Single-server setup (the simplest MCP)
Who uses it: Developer adding their first MCP server to an app
Host: a desktop AI app with one MCP client
One server: filesystem access over stdio
Resource: a local project folder
Protocol: JSON-RPC, server runs as a child process
No auth needed — local, single-user
Why this works: The single-server case is the cleanest way to understand MCP — one client, one server, one resource — before adding the complexity of multiple servers or remote transport.
Multi-server host
Who uses it: Team building an assistant that touches many systems
Host runs multiple MCP clients, one per server
Servers: filesystem, Git, database, web search
The LLM picks which server's tools to call per request
Each server is independently versioned and deployable
Adding a capability = adding a server, not changing the host
Why this works: The multi-server pattern is where MCP earns its keep — instead of building N custom integrations into your app, you add servers that all speak the same protocol, so capabilities compose.
Custom MCP server
Who uses it: Engineer exposing an internal API to AI hosts
Custom server wraps an internal REST API
Exposes a small set of MCP tools (search, create, update)

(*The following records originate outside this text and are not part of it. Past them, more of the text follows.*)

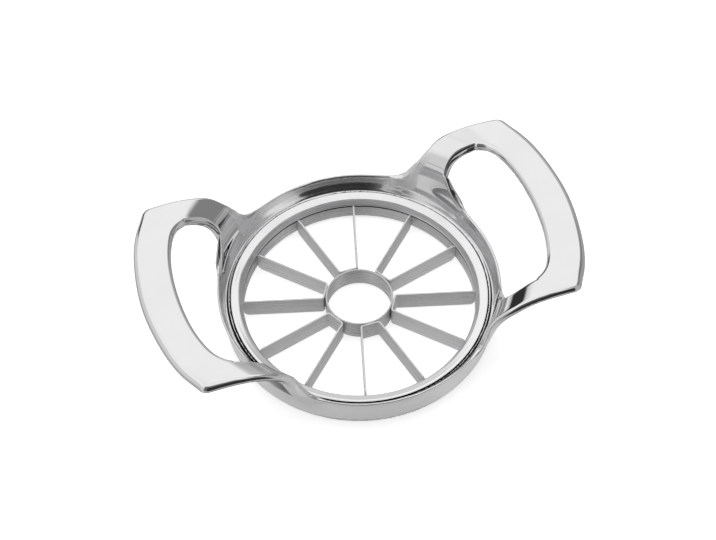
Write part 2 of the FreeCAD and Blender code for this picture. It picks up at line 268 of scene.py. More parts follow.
# inside the ring the hole outline is not wanted: there the plan is all solid
gx = np.arange(-2, 92 + 0.125, 0.25)
gy = np.arange(-2, 62 + 0.125, 0.25)
GXm, GYm = np.meshgrid(gx, gy, indexing="ij")
ring_in = np.hypot(GXm, GYm) - (PLAN_R - 0.6)
plan_sdf = np.minimum(plan_sdf, ring_in[: plan_sdf.shape[0], : plan_sdf.shape[1]])
F_PLAN = Field(blur(plan_sdf, 1.3), -2, -2, 0.25)


def rise(points):
    """Height of the lip line against distance, with its slope's length."""
    p = spline(points, 24)
    x = np.linspace(0, points[-1][0], 1400)
    z = LIP_Z + np.interp(x, p[:, 0], p[:, 1])
    return np.c_[x, z, np.sqrt(1 + np.gradient(z, x) ** 2)]


RISE_X = rise([(0, 0), (9, 0), (18, 0), (22.6, 0.1), (27, 0.5), (30, 1.1), (32.6, 2.3), (34.4, 4.3), (35.9, 7.4), (37.6, 11.8), (39.6, 16.6), (43, 23.0), (50, 34), (60, 48), (95, 97)])
RISE_Y = rise([(0, 0), (8, 0), (15, 0), (18, 0.3), (21, 1.1), (24, 2.7), (26.5, 5.0), (28.5, 7.9), (30, 11.0), (31.2, 14.2), (32.4, 18.2), (33.6, 23.0), (36, 34), (60, 150)])


def casting(x, y, z, cubic=True):
    ax, ay = np.abs(x), np.abs(y)
    r = np.hypot(x, y)
    ang = np.degrees(np.arctan2(ay, ax))
    w = smooth((62.0 - ang) / 13.0) * smooth((ang - 19.0) / 13.0)
    look = Field.cubic if cubic else Field.linear
    wt = smooth((w - 0.05) / 0.5)
    top = wt * look(F_TOP, r, z) + (1 - wt) * look(F_TOPL, r, z)
    under = (1 - w) * look(F_LIP, r, z) + w * look(F_ARM, r, z)
    # the section is widest below the edge of its top face
    plan = look(F_PLAN, ax, ay) - 0.8 * smooth((r - 57.0) / 9.0)
    # generous rounding along the upper edges, a tight one underneath
    roll = 1.9 + 0.9 * smooth((ax - 70.0) / 7.0) * smooth((r - 77.0) / 3.0)
    f = np.maximum(meet(top, plan, roll), meet(under, plan, 0.4 + 0.7 * smooth((ay - 22.0) / 8.0) * smooth((76.0 - ax) / 6.0)))
    f = meet(f, np.maximum(top, under), 0.3)
    edge = 0.8 + 0.5 * w
    # the lip climbs in an S-curve into each arm, along the ring's front and
    # back, and again along its two sides
    zw = np.interp(ax, RISE_X[:, 0], RISE_X[:, 1])
    gw = np.interp(ax, RISE_X[:, 0], RISE_X[:, 2])
    f = meet(f, (z - zw) / gw, edge)
    zw = np.interp(ay, RISE_Y[:, 0], RISE_Y[:, 1])
    gw = np.interp(ay, RISE_Y[:, 0], RISE_Y[:, 2])
    f = meet(f, np.minimum((z - zw) / gw, 58.5 - ax), edge)
    return f


def mesh_field(fun, lo, hi, h, name):
    """Surface net of fun = 0, with every point moved onto the surface."""
    n = [int(round((b - a) / h)) + 1 for a, b in zip(lo, hi)]
    ax = [a + h * np.arange(k) for a, k in zip(lo, n)]
    f = np.empty(n, np.float32)
    X, Y = np.meshgrid(ax[0], ax[1], indexing="ij")
    for k, zz in enumerate(ax[2]):
        f[:, :, k] = fun(X, Y, np.full_like(X, zz), cubic=False)
    s = f < 0
    ids = {}
    cells, sums, quads = [], [], []
    shape = np.array([n[0] - 1, n[1] - 1, n[2] - 1])

    def lin(c):
        return (c[:, 0] * shape[1] + c[:, 1]) * shape[2] + c[:, 2]

    for axis in range(3):
        a = [slice(None)] * 3
        b = [slice(None)] * 3
        a[axis], b[axis] = slice(0, -1), slice(1, None)
        fa, fb = f[tuple(a)], f[tuple(b)]
        sa, sb = s[tuple(a)], s[tuple(b)]
        idx = np.argwhere(sa != sb)
        va, vb = fa[tuple(idx.T)], fb[tuple(idx.T)]
        tt = va / (va - vb)
        pos = idx.astype(float)
        pos[:, axis] += tt
        o1, o2 = (axis + 1) % 3, (axis + 2) % 3
        ring = []
        for d1, d2 in ((-1, -1), (0, -1), (0, 0), (-1, 0)):
            c = idx.copy()
            c[:, o1] += d1
            c[:, o2] += d2
            ring.append(lin(c))
            cells.append(ring[-1])
            sums.append(pos)
        q = np.stack(ring, 1)
        flip = ~sa[tuple(idx.T)]
        q[flip] = q[flip][:, ::-1]
        quads.append(q)
    cells, sums, quads = np.concatenate(cells), np.concatenate(sums), np.concatenate(quads)
    uniq, inv = np.unique(cells, return_inverse=True)
    inv = inv.ravel()
    cnt = np.bincount(inv)
    p = np.stack([np.bincount(inv, sums[:, i]) / cnt for i in range(3)], 1)
    p = p * h + np.array(lo)
    faces = np.searchsorted(uniq, quads)

    def grad(p):
        e = 0.04
        g = np.empty_like(p)
        for i in range(3):
            d = np.zeros(3)
            d[i] = e
            g[:, i] = (fun(*(p + d).T) - fun(*(p - d).T)) / (2 * e)
        return g

    for step in range(4):
        g = grad(p)
        v = fun(*p.T)
        move = (v / np.maximum((g * g).sum(1), 0.05))[:, None] * g
        ln = np.linalg.norm(move, axis=1)
        move *= np.minimum(1, 0.35 * h / np.maximum(ln, 1e-9))[:, None]
        p = p - move
        if step in (0, 1):
            # even out the net before the last projections
            acc = np.zeros_like(p)
            deg = np.zeros(len(p))
            for i in range(4):
                j = (i + 1) % 4
                for u, w in ((i, j), (j, i)):
                    deg += np.bincount(faces[:, u], minlength=len(p))
                    for c in range(3):
                        acc[:, c] += np.bincount(faces[:, u], p[faces[:, w], c], minlength=len(p))
            p = 0.5 * p + 0.5 * acc / np.maximum(deg, 1)[:, None]
    g = grad(p)
    nrm = g / np.maximum(np.linalg.norm(g, axis=1), 1e-9)[:, None]
    return new_object(name, p, faces, nrm)


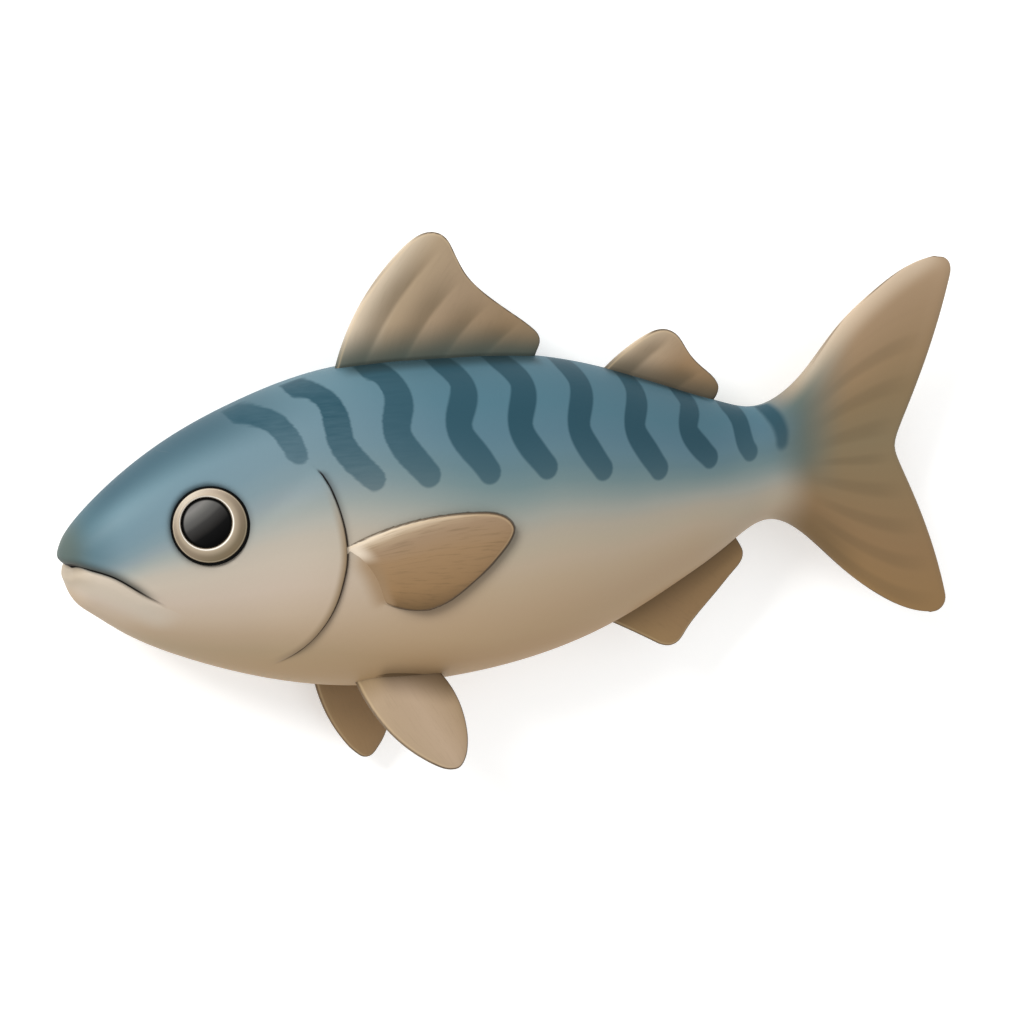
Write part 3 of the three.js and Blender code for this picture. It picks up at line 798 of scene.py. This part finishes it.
class Finish:
    """A material under way. constants are set on the shader's own sockets."""

    def __init__(self, name, **constants):
        self.material = bpy.data.materials.new(name)
        self.material.use_nodes = True
        self.shader = self.material.node_tree.nodes["Principled BSDF"]
        for socket, value in constants.items():
            self.shader.inputs[socket.replace("_", " ").title().replace("Ior", "IOR")].default_value = value

    def node(self, kind, settings=None, values=None, output=0):
        """Adds a node of a type with its settings and its sockets' values or links, and returns a term."""
        node = self.material.node_tree.nodes.new(kind)
        for setting, value in (settings or {}).items():
            if setting == "stops":
                self.set_stops(node.color_ramp, value)
            else:
                setattr(node, setting, value)
        for socket, value in (values or {}).items():
            self.feed(node.inputs[socket], value)
        return Term(self, node.outputs[output])

    def feed(self, socket, value):
        """Links a term to a socket, or sets the socket to a value."""
        if isinstance(value, Term):
            self.material.node_tree.links.new(value.socket, socket)
        else:
            socket.default_value = value

    def set_stops(self, ramp, stops):
        """Gives a colour ramp its stops, eased between two and straight between more."""
        ramp.interpolation = "EASE" if len(stops) == 2 else "LINEAR"
        while len(ramp.elements) < len(stops):
            ramp.elements.new(0.5)
        for element, (position, colour) in zip(ramp.elements, stops):
            element.position, element.color = position, colour

    def attribute(self, name):
        """A value that the mesh carries at its vertices."""
        return self.node("ShaderNodeAttribute", {"attribute_name": name}, output="Fac")

    def axes(self, vector):
        """The x, y and z of a vector."""
        outputs = self.node("ShaderNodeSeparateXYZ", values={"Vector": vector}).socket.node.outputs
        return [Term(self, outputs[axis]) for axis in "XYZ"]

    def place(self):
        """Object coordinates, and their x, y and z."""
        place = self.node("ShaderNodeTexCoord", output="Object")
        return place, self.axes(place)

    def surface(self):
        """The piece's own map: the share across it and the share out from its base."""
        return self.axes(self.node("ShaderNodeUVMap", {"uv_map": "surface"}))[:2]

    def ramp(self, value, stops):
        """A colour that follows a value through stops of a value and a colour's hexadecimal digits."""
        low, high = stops[0][0], stops[-1][0]
        shares = [((at - low) / (high - low), paint(code)) for at, code in stops]
        return self.node("ShaderNodeValToRGB", {"stops": shares}, {"Fac": (value - low) / (high - low)})

    def blend(self, share, under, over):
        """The colour under turned into the colour over by a share."""
        return self.node("ShaderNodeMix", {"data_type": "RGBA"}, {0: share, 6: under, 7: over}, output=2)

    def noise(self, place, scale, stretch=(1, 1, 1), detail=3.0):
        """Noise of a scale in cells a metre over Object coordinates, squeezed along the axes by stretch."""
        mapped = self.node("ShaderNodeMapping", values={"Vector": place, "Scale": stretch})
        return self.node("ShaderNodeTexNoise", values={"Vector": mapped, "Scale": scale, "Detail": detail})

    def bump(self, height, distance, strength):
        """Relief of a height of 0 to 1 over a distance in metres, into the shader's normal."""
        values = {"Height": height, "Distance": distance, "Strength": strength}
        self.feed(self.shader.inputs["Normal"], self.node("ShaderNodeBump", values=values))

    def done(self, **inputs):
        """Feeds the shader's inputs and returns the material."""
        for socket, value in inputs.items():
            self.feed(self.shader.inputs[socket.replace("_", " ").title()], value)
        return self.material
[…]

Translates MCP tool calls into authenticated API requests
Any MCP-compatible host can now use it with no host changes
Resource behind it: the internal service + its database
Why this works: A custom server is how you make a proprietary system MCP-native — you write the server once, and every MCP host (different IDEs, chat apps, agents) gains access without each one writing a bespoke integration.
Remote MCP server
Who uses it: Team deploying a shared server for many users
Server runs as a remote service over HTTP + SSE
Multiple hosts connect to the same server instance
OAuth handles per-user authentication and scopes
Server is centrally maintained and monitored
Resource: a shared SaaS backend
Why this works: Remote MCP moves servers from a local child process to a hosted service — the diagram changes by adding an auth layer and showing many hosts connecting to one server, which is the model for shared, multi-tenant capabilities.